As for the SIL adultery issue – talk to the Brother-In-Law and see if you can enlist him to attend with his children (ie exclude SIL and boyfriend) so they can still participate in the wedding. If that’s not possible, then tell SIL in clear terms – “YOU are invited to the wedding, but your boyfriend is not. If that means you will punish your innocent children by denying them participation in my wedding in an attempt to manipulate me, then it’s your choice to do so, but I will NOT be blackmailed into allowing a known homewrecker to taint MY matrimony.  If you lie to me and bring him anyway, BOTH of you will be asked to leave.”  (another good reason to have security on hand).

If you have any written record of SIL admitting she verbally abuses her children – pass it along to Brother-In-Law.  Now that her affair is out in the open, he may very well choose to file for divorce and evidence of abuse could really assist him in obtaining sole custody of the children.  My heart breaks for those poor kids.

Post # 16
Member
386 posts
Helper bee
  • Wedding: August 2012

@FutureMrsSeward:  I say keep the limit if these people are know to get drunk and disorderly. You mentioned you can be held legally liable for anything they cause while intoxicated. If this is a way to protech yourselves i say stick to it.
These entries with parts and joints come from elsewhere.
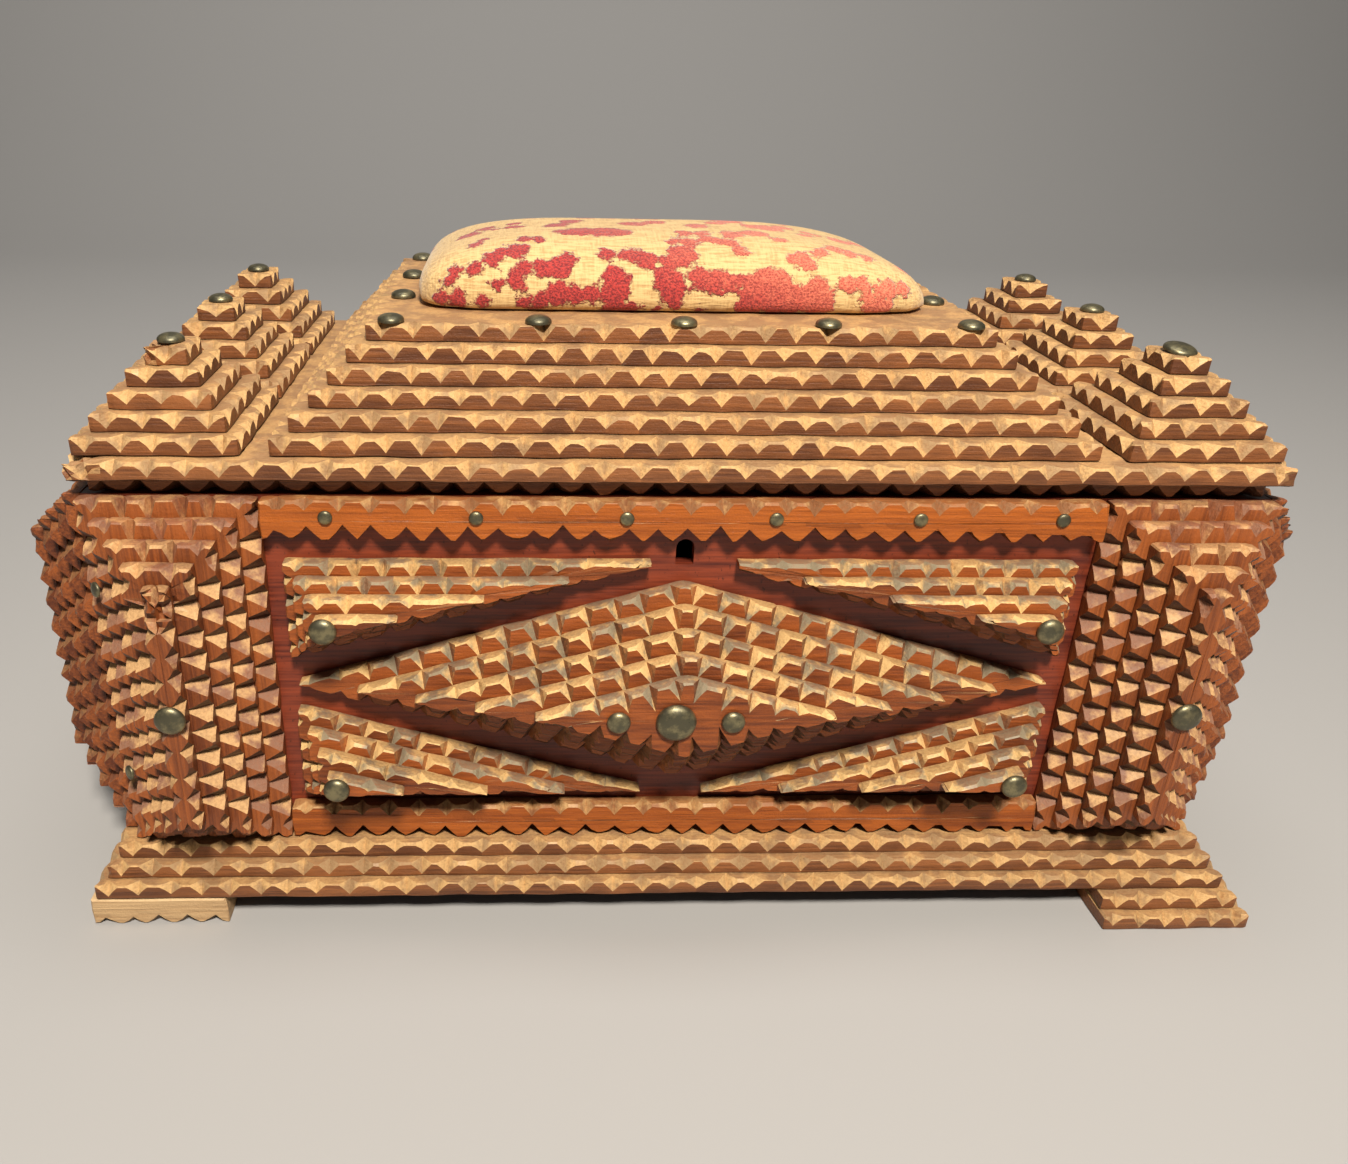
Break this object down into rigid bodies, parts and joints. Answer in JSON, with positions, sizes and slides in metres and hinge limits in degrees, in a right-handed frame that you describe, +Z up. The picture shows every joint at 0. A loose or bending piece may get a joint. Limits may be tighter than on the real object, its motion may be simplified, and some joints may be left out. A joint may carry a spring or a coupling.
{
  "type": "tramp art box",
  "caption": "Hollow wooden keepsake box with chip-carved stepped pyramids, a rhombus and triangles, four feet, and a hinged stepped lid that carries a pincushion.",
  "frame": {"origin": "on the floor, under the middle of the box's bounding box", "axes": "+Z up, +X to the right along the long front, -Y towards the viewer, so the carved front with the keyhole faces -Y and the hinges are at +Y"},
  "size_m": [0.4018, 0.2132, 0.2096],
  "materials": {
    "carved_wood": "old amber varnish, dusty in the cuts",
    "pale_wood": "bare pale wood, worn",
    "panel_wood": "dark red mahogany, old varnish with fine cracks",
    "case_wood": "plain cigar-box wood, thin varnish",
    "front_wood": "orange-brown varnish, worn on the arrises",
    "lid_wood": "faded tan varnish, dusty and worn at the corners",
    "cushion_cloth": "linen ground with worn crimson plush leaves",
    "tack_brass": "dull aged brass, greenish brown",
    "lid_tack_brass": "dull aged brass, greenish brown",
    "hinge_brass": "plain aged brass",
    "lid_hinge_brass": "plain aged brass"
  },
  "bodies": {
    "case": {"foot_front_right": "carved_wood", "foot_back_right": "carved_wood", "foot_back_left": "carved_wood", "base": "carved_wood", "foot_front_left": "pale_wood", "case_front": "panel_wood", "case_back": "case_wood", "case_left": "case_wood", "case_right": "case_wood", "case_bottom": "case_wood", "front_rail_top": "front_wood", "front_rail_bottom": "front_wood", "rhombus": "front_wood", "triangle_upper_left": "front_wood", "triangle_upper_right": "front_wood", "triangle_lower_left": "front_wood", "triangle_lower_right": "front_wood", "front_pyramid_left": "front_wood", "front_pyramid_right": "front_wood", "end_pyramid_left": "front_wood", "end_pyramid_right": "front_wood", "tack_pyramid_left": "tack_brass", "tack_pyramid_right": "tack_brass", "tack_upper_left": "tack_brass", "tack_upper_right": "tack_brass", "tack_lower_left": "tack_brass", "tack_lower_right": "tack_brass", "tack_rhombus_left": "tack_brass", "tack_rhombus_middle": "tack_brass", "tack_rhombus_right": "tack_brass", "hinge_left_case": "hinge_brass", "hinge_right_case": "hinge_brass"},
    "lid": {"lid_board": "lid_wood", "lid_rim": "lid_wood", "mound": "lid_wood", "lid_pyramid_left_1": "lid_wood", "lid_pyramid_left_2": "lid_wood", "lid_pyramid_left_3": "lid_wood", "lid_pyramid_right_1": "lid_wood", "lid_pyramid_right_2": "lid_wood", "lid_pyramid_right_3": "lid_wood", "cushion": "cushion_cloth", "tack_apex_left_1": "lid_tack_brass", "tack_apex_left_2": "lid_tack_brass", "tack_apex_left_3": "lid_tack_brass", "tack_apex_right_1": "lid_tack_brass", "tack_apex_right_2": "lid_tack_brass", "tack_apex_right_3": "lid_tack_brass", "tack_mound_front_1": "lid_tack_brass", "tack_mound_front_2": "lid_tack_brass", "tack_mound_front_3": "lid_tack_brass", "tack_mound_front_4": "lid_tack_brass", "tack_mound_front_5": "lid_tack_brass", "tack_mound_left_1": "lid_tack_brass", "tack_mound_left_2": "lid_tack_brass", "tack_mound_right_1": "lid_tack_brass", "tack_mound_right_2": "lid_tack_brass", "hinge_left_lid": "lid_hinge_brass", "hinge_right_lid": "lid_hinge_brass"}
  },
  "joints": [
    {"name": "lid_hinge", "type": "hinge", "parent": "case", "child": "lid", "pos_m": [0, 0.1041, 0.14525], "axis": [-1, 0, 0], "range_deg": [0, 95]}
  ]
}
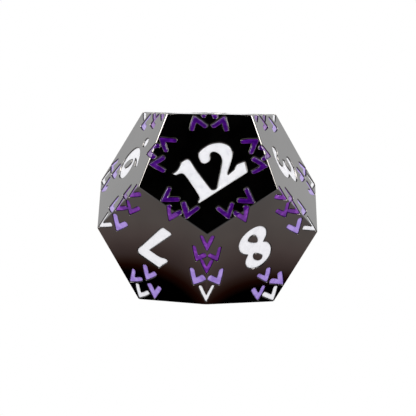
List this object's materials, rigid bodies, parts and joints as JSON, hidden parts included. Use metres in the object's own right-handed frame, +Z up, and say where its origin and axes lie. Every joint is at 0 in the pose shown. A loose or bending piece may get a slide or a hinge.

About the sister, if she wants to flaunt her infidelity to the entire guest in front of her still current husband, to hell with her let her do it. It is going to be hard, but try to block this issue from your thoughts.  Some of us women are rule by our emotions; she might become vindictive and pull the kids out of the wedding, just as she threatened to.  In the end, she WILL tell those kids it is your entire fault they did not get to take part.